To fix this, the researchers installed tiny speakers (called Microblowers) on the wing. These aren't like a leaf blower that constantly pushes air out. Instead, they are like a breathing lung. They suck air in and blow it out very quickly in a rhythmic pulse.

  • Why is this cool? Unlike a continuous jet that needs a tank of air and tubes (like plumbing), these jets use zero net air. They just shuffle the air around, adding energy to the slow, dead zone to wake it up and make it stick to the wing again.

The Experiment: Two Different Rhythms

The researchers tested two different "beats" (frequencies) for this air massage to see which one worked better:

  1. The Slow Beat (Low Frequency): Imagine a slow, heavy drumbeat. This creates big, slow-moving swirls of air.
  2. The Fast Beat (High Frequency): Imagine a rapid-fire machine gun rhythm. This creates tiny, super-fast swirls.

The Big Discovery: It's Not Just a Flat Wing

The most important finding of this paper is that airflow is 3D, not flat.

Think of the wing like a long table. The researchers found that the "air massage" works perfectly in the middle of the table, but as you move toward the edges, the magic fades away.

  • In the Middle: The air sticks to the wing perfectly. The "dead zone" is gone.
  • At the Edges: The air starts to peel away again, just like it did before the massage.

The "Squeeze" Effect:
Because the air in the middle is moving fast and smooth (low pressure), and the air at the edges is slow and messy (high pressure), the air at the edges gets "squeezed" toward the middle.
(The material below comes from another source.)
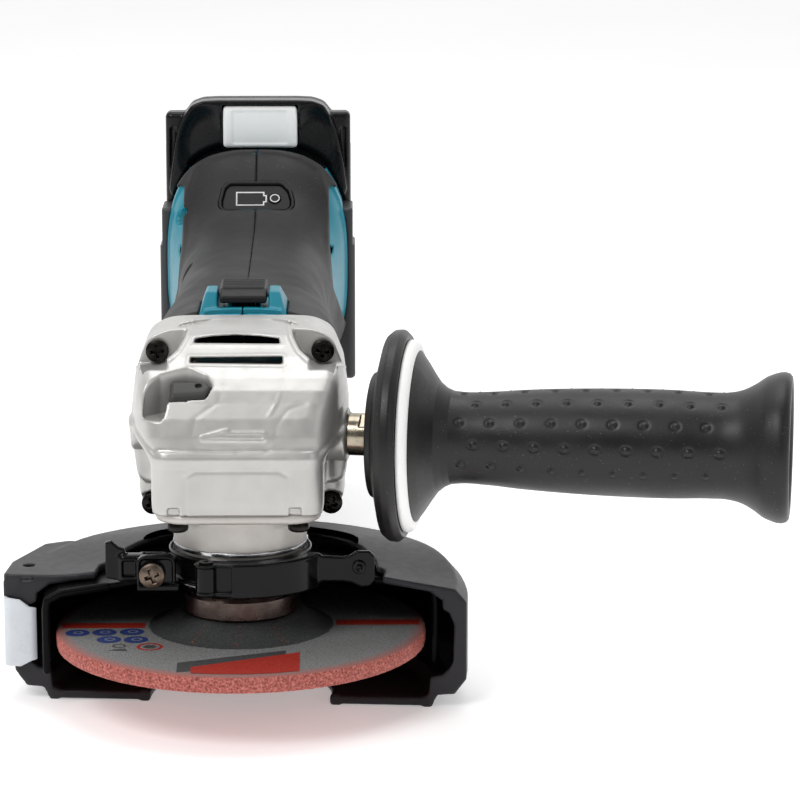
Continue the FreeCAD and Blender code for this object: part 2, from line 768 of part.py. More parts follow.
def make_housing():
    foot_half, foot_back = size("foot_half"), size("foot_back")
    foot_low, foot_top = size("foot_low"), size("foot_top")
    recess = foot_back - 13
    arch_top = SECTIONS[-1][3]
    axis_height = size("rotor_height")
    solid = barrel(0).fuse([
        rear_arch(0, SECTIONS[-1][0], foot_back),
        block((-foot_half, foot_half), (238, foot_back), (foot_low, foot_top)),
    ])
    axis, along_x = Vector(0, 1, 0), Vector(1, 0, 0)

    def bore(radius, start, end):
        return Part.makeCylinder(radius, end - start, Vector(0, start, axis_height), axis)

    rails = [block(side, (foot_back - 4, foot_back), (foot_low, arch_top))
             for side in ((-31, -27), (27, 31))]
    channel = block((-31, 31), (recess, foot_back), (foot_low + 4, arch_top)).cut(
        Part.makeCompound(rails))
    hollow = [
        bore(size("fan_room_radius"), 44, 53),
        bore(size("stator_radius") + 0.05, 52, 103),
        bore(size("rear_bearing_radius"), 102, size("rear_bearing_at") + 6),
        block((-20, 20), (114, 161), (44, 82)),
        block((-22.6, 22.6), (160, 214), (43.5, 78)),
        block((-24, 24), (213, 238), (44, 88)),
        block((-6, 6), (46, 83), (87.2, 110)),
        block((-5, 5), (60, 132), (87.2, 90.4)),
        block((-9, 9), (114, 160), (80, 90.4)),
        block((-14, 14), (236, 250), (46, 74)),
        channel,
    ]
    for x, y, z in UPPER_SCREWS + LOWER_SCREWS:
        hollow.append(Part.makeCylinder(size("screw_radius"), 60, Vector(float(x), 30, float(z)), axis))
    for y, z in HOUSING_SCREWS:
        hollow.append(Part.makeCylinder(1.8, 34, Vector(HEAD_SEAT, y, z), along_x))
        hollow.append(Part.makeCylinder(3.6, 25, Vector(HEAD_SEAT - 25, y, z), along_x))
    shell = solid.cut(hollow)
    gauge_seat = gauge_block(0.4, 8)
    shell = shell.cut(gauge_seat)
    for name, side in (("housing_left", (-60, 0)), ("housing_right", (0, 60))):
        half = shell.common(block(side, (0, 300), (0, 160)))
        sub_part(shaped(name, largest(half)))
    skin = barrel(size("rubber_thickness"), 1).cut(barrel(0))
    heads = [Part.makeCylinder(3.6, 25, Vector(HEAD_SEAT - 25, y, z), along_x)
             for y, z in HOUSING_SCREWS]
    trimmed = skin.cut(heads + [
        block((-14, 14), (0, 86), (84, 120)),
        block((-60, 60), (0, 62), (0, 160)),
        block((-60, 60), (237, 300), (0, 160)),
        block((-60, -22), (0, 98), (46, 82)),
        block((22, 60), (0, 98), (46, 82)),
        block((-60, -26), (190, 300), (46, 104)),
        block((26, 60), (190, 300), (46, 104)),
        gauge_seat,
    ])
    for name, side in (("grip_rubber_left", (-60, 0)), ("grip_rubber_right", (0, 60))):
        sub_part(shaped(name, trimmed.common(block(side, (0, 300), (0, 160)))))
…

  • Analogy: Imagine a crowd of people in a hallway. If the middle of the hallway is clear and moving fast, but the sides are jammed with slow people, the people on the sides will naturally drift toward the open middle. The researchers saw this "drift" in the smoke, proving the flow is three-dimensional.

The Two Beats Compared

1. The Slow Beat (Low Frequency):

  • What it does: It creates big, rolling waves of air (like ocean rollers).
  • The Result: It works, but it's a bit "wobbly." The air sticks for a while, then peels off, then sticks again. It's like trying to walk on a moving walkway that speeds up and slows down.
  • Visual: The smoke showed a "flapping" motion, like a flag in the wind, especially near the edges of the wing.
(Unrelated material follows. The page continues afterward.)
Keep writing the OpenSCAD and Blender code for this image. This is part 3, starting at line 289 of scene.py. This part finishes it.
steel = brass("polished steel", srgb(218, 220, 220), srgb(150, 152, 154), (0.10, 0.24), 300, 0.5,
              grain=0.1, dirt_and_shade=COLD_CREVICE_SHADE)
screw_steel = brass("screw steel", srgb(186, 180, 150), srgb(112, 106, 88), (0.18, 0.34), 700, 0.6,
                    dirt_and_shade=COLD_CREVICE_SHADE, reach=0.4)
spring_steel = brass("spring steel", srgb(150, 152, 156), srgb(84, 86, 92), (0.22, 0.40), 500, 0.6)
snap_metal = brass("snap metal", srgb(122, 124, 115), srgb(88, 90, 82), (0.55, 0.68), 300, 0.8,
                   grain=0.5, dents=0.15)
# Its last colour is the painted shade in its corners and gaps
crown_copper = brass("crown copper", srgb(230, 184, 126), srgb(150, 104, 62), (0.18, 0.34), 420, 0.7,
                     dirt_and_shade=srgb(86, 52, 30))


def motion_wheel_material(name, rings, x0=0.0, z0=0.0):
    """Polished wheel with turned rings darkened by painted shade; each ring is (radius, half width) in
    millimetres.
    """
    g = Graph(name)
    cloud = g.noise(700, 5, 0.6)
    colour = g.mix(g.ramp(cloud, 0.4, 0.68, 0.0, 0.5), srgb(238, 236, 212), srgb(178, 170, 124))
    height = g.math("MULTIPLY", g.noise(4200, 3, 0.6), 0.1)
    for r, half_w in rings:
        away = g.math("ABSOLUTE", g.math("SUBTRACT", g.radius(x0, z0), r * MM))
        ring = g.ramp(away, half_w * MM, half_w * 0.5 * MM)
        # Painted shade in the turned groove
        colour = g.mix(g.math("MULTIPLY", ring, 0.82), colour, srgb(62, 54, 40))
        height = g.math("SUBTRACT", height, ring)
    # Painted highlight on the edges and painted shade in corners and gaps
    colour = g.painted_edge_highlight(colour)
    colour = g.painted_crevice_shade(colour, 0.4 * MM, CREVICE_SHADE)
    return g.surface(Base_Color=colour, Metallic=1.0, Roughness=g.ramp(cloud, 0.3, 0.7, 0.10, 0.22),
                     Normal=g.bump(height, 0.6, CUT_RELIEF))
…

2. The Fast Beat (High Frequency):

  • What it does: It creates tiny, rapid swirls (like a blender).
  • The Result: This was the winner. It created a steady, smooth flow that stuck to the wing much better. It didn't just fix the middle; it kept the flow attached further out toward the edges.
  • Visual: The smoke showed tiny, organized rings (vortex rings) that traveled down the wing like a train of bubbles, keeping the air energized and attached.

Why Does This Matter?

This research helps engineers design better planes and wind turbines.

  • For Planes: It means we can prevent stalls (which cause accidents) without needing heavy, bulky equipment. We can use these tiny "breathing" jets to keep the air flowing smoothly.
  • For Design: The study showed that you can't just look at the middle of the wing. You have to design the system to handle the 3D nature of the air, ensuring the "massage" reaches all the way to the tips of the wings, or at least understands how the air flows from the edges to the center.

In a nutshell: The researchers used smoke to watch how tiny, rhythmic air pulses can fix a broken wing. They discovered that while the fix works great in the middle, the air naturally tries to "drift" toward the center, and using a very fast rhythm creates the smoothest, most stable flight.